__WHAT YOU ARE ASKED TO DO__: Output every entry exactly as given.

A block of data

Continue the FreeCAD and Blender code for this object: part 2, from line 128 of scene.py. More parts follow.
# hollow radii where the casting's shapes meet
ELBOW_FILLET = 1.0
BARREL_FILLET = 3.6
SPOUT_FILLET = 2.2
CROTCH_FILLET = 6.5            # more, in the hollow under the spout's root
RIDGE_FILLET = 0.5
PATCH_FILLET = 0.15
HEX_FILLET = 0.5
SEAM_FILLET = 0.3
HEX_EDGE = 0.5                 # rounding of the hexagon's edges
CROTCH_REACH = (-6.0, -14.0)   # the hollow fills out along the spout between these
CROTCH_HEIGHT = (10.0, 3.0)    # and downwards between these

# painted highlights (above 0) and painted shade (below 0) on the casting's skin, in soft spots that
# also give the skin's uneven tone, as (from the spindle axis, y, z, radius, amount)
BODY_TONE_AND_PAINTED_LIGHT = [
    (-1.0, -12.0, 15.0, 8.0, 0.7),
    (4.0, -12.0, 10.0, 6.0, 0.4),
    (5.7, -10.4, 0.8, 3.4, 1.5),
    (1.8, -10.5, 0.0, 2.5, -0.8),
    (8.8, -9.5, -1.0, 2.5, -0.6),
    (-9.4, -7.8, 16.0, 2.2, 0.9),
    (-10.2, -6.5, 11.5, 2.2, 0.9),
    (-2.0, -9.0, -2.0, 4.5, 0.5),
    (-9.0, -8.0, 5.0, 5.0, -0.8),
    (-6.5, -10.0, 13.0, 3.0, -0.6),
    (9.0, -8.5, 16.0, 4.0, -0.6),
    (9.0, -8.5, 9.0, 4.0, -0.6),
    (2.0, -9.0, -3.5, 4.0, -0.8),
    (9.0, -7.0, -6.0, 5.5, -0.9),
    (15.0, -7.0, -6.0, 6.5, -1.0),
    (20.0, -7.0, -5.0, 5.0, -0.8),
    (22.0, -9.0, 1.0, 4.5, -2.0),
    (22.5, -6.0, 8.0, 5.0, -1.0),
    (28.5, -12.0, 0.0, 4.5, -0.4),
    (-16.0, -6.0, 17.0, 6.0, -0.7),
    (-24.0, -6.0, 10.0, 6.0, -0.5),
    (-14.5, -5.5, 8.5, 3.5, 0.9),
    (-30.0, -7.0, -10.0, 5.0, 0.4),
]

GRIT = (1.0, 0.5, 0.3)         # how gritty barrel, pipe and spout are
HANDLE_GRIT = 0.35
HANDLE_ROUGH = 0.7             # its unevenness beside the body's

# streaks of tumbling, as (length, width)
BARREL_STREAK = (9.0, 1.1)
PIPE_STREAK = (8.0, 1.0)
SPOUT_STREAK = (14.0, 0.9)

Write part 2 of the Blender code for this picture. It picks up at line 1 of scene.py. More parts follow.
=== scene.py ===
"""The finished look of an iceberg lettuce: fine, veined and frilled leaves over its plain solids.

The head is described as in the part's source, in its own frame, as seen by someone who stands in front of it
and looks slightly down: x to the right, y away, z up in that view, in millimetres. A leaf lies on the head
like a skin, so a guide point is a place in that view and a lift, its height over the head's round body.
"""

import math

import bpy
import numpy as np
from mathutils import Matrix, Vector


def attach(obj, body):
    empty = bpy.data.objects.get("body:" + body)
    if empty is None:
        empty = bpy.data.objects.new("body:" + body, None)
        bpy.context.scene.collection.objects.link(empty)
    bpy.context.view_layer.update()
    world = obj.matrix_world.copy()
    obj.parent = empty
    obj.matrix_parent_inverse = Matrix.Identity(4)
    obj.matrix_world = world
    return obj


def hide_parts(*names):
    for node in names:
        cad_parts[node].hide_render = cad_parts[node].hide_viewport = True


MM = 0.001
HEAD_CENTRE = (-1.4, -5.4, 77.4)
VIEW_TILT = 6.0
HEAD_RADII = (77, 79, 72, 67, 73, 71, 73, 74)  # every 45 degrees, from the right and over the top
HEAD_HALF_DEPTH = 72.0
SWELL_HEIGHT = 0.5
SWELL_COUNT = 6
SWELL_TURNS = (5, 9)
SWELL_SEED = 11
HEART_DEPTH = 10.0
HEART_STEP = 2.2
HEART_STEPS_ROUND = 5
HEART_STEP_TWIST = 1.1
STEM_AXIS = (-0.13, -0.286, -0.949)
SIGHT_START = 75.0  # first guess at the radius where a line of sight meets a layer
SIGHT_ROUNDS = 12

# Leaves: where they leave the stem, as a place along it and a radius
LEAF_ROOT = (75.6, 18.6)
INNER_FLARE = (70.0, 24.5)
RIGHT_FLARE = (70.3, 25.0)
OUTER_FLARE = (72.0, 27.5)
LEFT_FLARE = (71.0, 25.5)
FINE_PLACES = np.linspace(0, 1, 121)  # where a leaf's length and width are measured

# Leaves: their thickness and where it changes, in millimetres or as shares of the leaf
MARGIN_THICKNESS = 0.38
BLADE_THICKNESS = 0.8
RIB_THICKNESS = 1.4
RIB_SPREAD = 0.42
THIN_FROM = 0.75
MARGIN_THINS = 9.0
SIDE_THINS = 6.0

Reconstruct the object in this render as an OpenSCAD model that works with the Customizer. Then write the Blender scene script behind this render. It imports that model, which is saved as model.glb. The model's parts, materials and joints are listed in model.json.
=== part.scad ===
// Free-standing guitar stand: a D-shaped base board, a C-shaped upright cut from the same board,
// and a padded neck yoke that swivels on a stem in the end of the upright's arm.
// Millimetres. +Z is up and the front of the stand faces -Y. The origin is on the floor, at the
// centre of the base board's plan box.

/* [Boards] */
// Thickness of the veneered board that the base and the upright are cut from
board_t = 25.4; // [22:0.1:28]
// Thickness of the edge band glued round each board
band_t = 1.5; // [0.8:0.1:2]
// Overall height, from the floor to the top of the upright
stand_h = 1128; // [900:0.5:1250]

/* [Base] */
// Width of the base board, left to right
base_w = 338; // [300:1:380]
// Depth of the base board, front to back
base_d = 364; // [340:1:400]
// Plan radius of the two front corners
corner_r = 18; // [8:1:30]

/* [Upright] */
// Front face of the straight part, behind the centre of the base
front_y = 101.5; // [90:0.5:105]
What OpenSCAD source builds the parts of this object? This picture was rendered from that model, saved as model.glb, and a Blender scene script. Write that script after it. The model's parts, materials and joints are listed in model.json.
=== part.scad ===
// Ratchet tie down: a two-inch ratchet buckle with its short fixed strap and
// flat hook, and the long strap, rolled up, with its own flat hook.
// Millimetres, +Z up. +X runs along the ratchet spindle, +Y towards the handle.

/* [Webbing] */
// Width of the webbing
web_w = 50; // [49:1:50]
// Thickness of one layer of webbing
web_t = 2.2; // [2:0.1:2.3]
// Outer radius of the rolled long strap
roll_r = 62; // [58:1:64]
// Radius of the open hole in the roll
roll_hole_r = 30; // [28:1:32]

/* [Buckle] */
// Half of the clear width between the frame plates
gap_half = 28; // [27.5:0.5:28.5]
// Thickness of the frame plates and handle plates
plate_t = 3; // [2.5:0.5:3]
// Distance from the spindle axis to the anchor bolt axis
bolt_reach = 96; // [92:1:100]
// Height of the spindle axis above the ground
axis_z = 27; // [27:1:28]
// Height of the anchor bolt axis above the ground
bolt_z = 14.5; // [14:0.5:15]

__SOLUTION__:
Continue the FreeCAD and Blender code for this object: part 2, from line 128 of scene.py. More parts follow.
# hollow radii where the casting's shapes meet
ELBOW_FILLET = 1.0
BARREL_FILLET = 3.6
SPOUT_FILLET = 2.2
CROTCH_FILLET = 6.5            # more, in the hollow under the spout's root
RIDGE_FILLET = 0.5
PATCH_FILLET = 0.15
HEX_FILLET = 0.5
SEAM_FILLET = 0.3
HEX_EDGE = 0.5                 # rounding of the hexagon's edges
CROTCH_REACH = (-6.0, -14.0)   # the hollow fills out along the spout between these
CROTCH_HEIGHT = (10.0, 3.0)    # and downwards between these

# painted highlights (above 0) and painted shade (below 0) on the casting's skin, in soft spots that
# also give the skin's uneven tone, as (from the spindle axis, y, z, radius, amount)
BODY_TONE_AND_PAINTED_LIGHT = [
    (-1.0, -12.0, 15.0, 8.0, 0.7),
    (4.0, -12.0, 10.0, 6.0, 0.4),
    (5.7, -10.4, 0.8, 3.4, 1.5),
    (1.8, -10.5, 0.0, 2.5, -0.8),
    (8.8, -9.5, -1.0, 2.5, -0.6),
    (-9.4, -7.8, 16.0, 2.2, 0.9),
    (-10.2, -6.5, 11.5, 2.2, 0.9),
    (-2.0, -9.0, -2.0, 4.5, 0.5),
    (-9.0, -8.0, 5.0, 5.0, -0.8),
    (-6.5, -10.0, 13.0, 3.0, -0.6),
    (9.0, -8.5, 16.0, 4.0, -0.6),
    (9.0, -8.5, 9.0, 4.0, -0.6),
    (2.0, -9.0, -3.5, 4.0, -0.8),
    (9.0, -7.0, -6.0, 5.5, -0.9),
    (15.0, -7.0, -6.0, 6.5, -1.0),
    (20.0, -7.0, -5.0, 5.0, -0.8),
    (22.0, -9.0, 1.0, 4.5, -2.0),
    (22.5, -6.0, 8.0, 5.0, -1.0),
    (28.5, -12.0, 0.0, 4.5, -0.4),
    (-16.0, -6.0, 17.0, 6.0, -0.7),
    (-24.0, -6.0, 10.0, 6.0, -0.5),
    (-14.5, -5.5, 8.5, 3.5, 0.9),
    (-30.0, -7.0, -10.0, 5.0, 0.4),
]

GRIT = (1.0, 0.5, 0.3)         # how gritty barrel, pipe and spout are
HANDLE_GRIT = 0.35
HANDLE_ROUGH = 0.7             # its unevenness beside the body's

# streaks of tumbling, as (length, width)
BARREL_STREAK = (9.0, 1.1)
PIPE_STREAK = (8.0, 1.0)
SPOUT_STREAK = (14.0, 0.9)

Write part 2 of the Blender code for this picture. It picks up at line 1 of scene.py. More parts follow.
=== scene.py ===
"""The finished look of an iceberg lettuce: fine, veined and frilled leaves over its plain solids.

The head is described as in the part's source, in its own frame, as seen by someone who stands in front of it
and looks slightly down: x to the right, y away, z up in that view, in millimetres. A leaf lies on the head
like a skin, so a guide point is a place in that view and a lift, its height over the head's round body.
"""

import math

import bpy
import numpy as np
from mathutils import Matrix, Vector


def attach(obj, body):
    empty = bpy.data.objects.get("body:" + body)
    if empty is None:
        empty = bpy.data.objects.new("body:" + body, None)
        bpy.context.scene.collection.objects.link(empty)
    bpy.context.view_layer.update()
    world = obj.matrix_world.copy()
    obj.parent = empty
    obj.matrix_parent_inverse = Matrix.Identity(4)
    obj.matrix_world = world
    return obj


def hide_parts(*names):
    for node in names:
        cad_parts[node].hide_render = cad_parts[node].hide_viewport = True


MM = 0.001
HEAD_CENTRE = (-1.4, -5.4, 77.4)
VIEW_TILT = 6.0
HEAD_RADII = (77, 79, 72, 67, 73, 71, 73, 74)  # every 45 degrees, from the right and over the top
HEAD_HALF_DEPTH = 72.0
SWELL_HEIGHT = 0.5
SWELL_COUNT = 6
SWELL_TURNS = (5, 9)
SWELL_SEED = 11
HEART_DEPTH = 10.0
HEART_STEP = 2.2
HEART_STEPS_ROUND = 5
HEART_STEP_TWIST = 1.1
STEM_AXIS = (-0.13, -0.286, -0.949)
SIGHT_START = 75.0  # first guess at the radius where a line of sight meets a layer
SIGHT_ROUNDS = 12

# Leaves: where they leave the stem, as a place along it and a radius
LEAF_ROOT = (75.6, 18.6)
INNER_FLARE = (70.0, 24.5)
RIGHT_FLARE = (70.3, 25.0)
OUTER_FLARE = (72.0, 27.5)
LEFT_FLARE = (71.0, 25.5)
FINE_PLACES = np.linspace(0, 1, 121)  # where a leaf's length and width are measured

# Leaves: their thickness and where it changes, in millimetres or as shares of the leaf
MARGIN_THICKNESS = 0.38
BLADE_THICKNESS = 0.8
RIB_THICKNESS = 1.4
RIB_SPREAD = 0.42
THIN_FROM = 0.75
MARGIN_THINS = 9.0
SIDE_THINS = 6.0

Reconstruct the object in this render as an OpenSCAD model that works with the Customizer. Then write the Blender scene script behind this render. It imports that model, which is saved as model.glb. The model's parts, materials and joints are listed in model.json.
=== part.scad ===
// Free-standing guitar stand: a D-shaped base board, a C-shaped upright cut from the same board,
// and a padded neck yoke that swivels on a stem in the end of the upright's arm.
// Millimetres. +Z is up and the front of the stand faces -Y. The origin is on the floor, at the
// centre of the base board's plan box.

/* [Boards] */
// Thickness of the veneered board that the base and the upright are cut from
board_t = 25.4; // [22:0.1:28]
// Thickness of the edge band glued round each board
band_t = 1.5; // [0.8:0.1:2]
// Overall height, from the floor to the top of the upright
stand_h = 1128; // [900:0.5:1250]

/* [Base] */
// Width of the base board, left to right
base_w = 338; // [300:1:380]
// Depth of the base board, front to back
base_d = 364; // [340:1:400]
// Plan radius of the two front corners
corner_r = 18; // [8:1:30]

/* [Upright] */
// Front face of the straight part, behind the centre of the base
front_y = 101.5; // [90:0.5:105]
What OpenSCAD source builds the parts of this object? This picture was rendered from that model, saved as model.glb, and a Blender scene script. Write that script after it. The model's parts, materials and joints are listed in model.json.
=== part.scad ===
// Ratchet tie down: a two-inch ratchet buckle with its short fixed strap and
// flat hook, and the long strap, rolled up, with its own flat hook.
// Millimetres, +Z up. +X runs along the ratchet spindle, +Y towards the handle.

/* [Webbing] */
// Width of the webbing
web_w = 50; // [49:1:50]
// Thickness of one layer of webbing
web_t = 2.2; // [2:0.1:2.3]
// Outer radius of the rolled long strap
roll_r = 62; // [58:1:64]
// Radius of the open hole in the roll
roll_hole_r = 30; // [28:1:32]

/* [Buckle] */
// Half of the clear width between the frame plates
gap_half = 28; // [27.5:0.5:28.5]
// Thickness of the frame plates and handle plates
plate_t = 3; // [2.5:0.5:3]
// Distance from the spindle axis to the anchor bolt axis
bolt_reach = 96; // [92:1:100]
// Height of the spindle axis above the ground
axis_z = 27; // [27:1:28]
// Height of the anchor bolt axis above the ground
bolt_z = 14.5; // [14:0.5:15]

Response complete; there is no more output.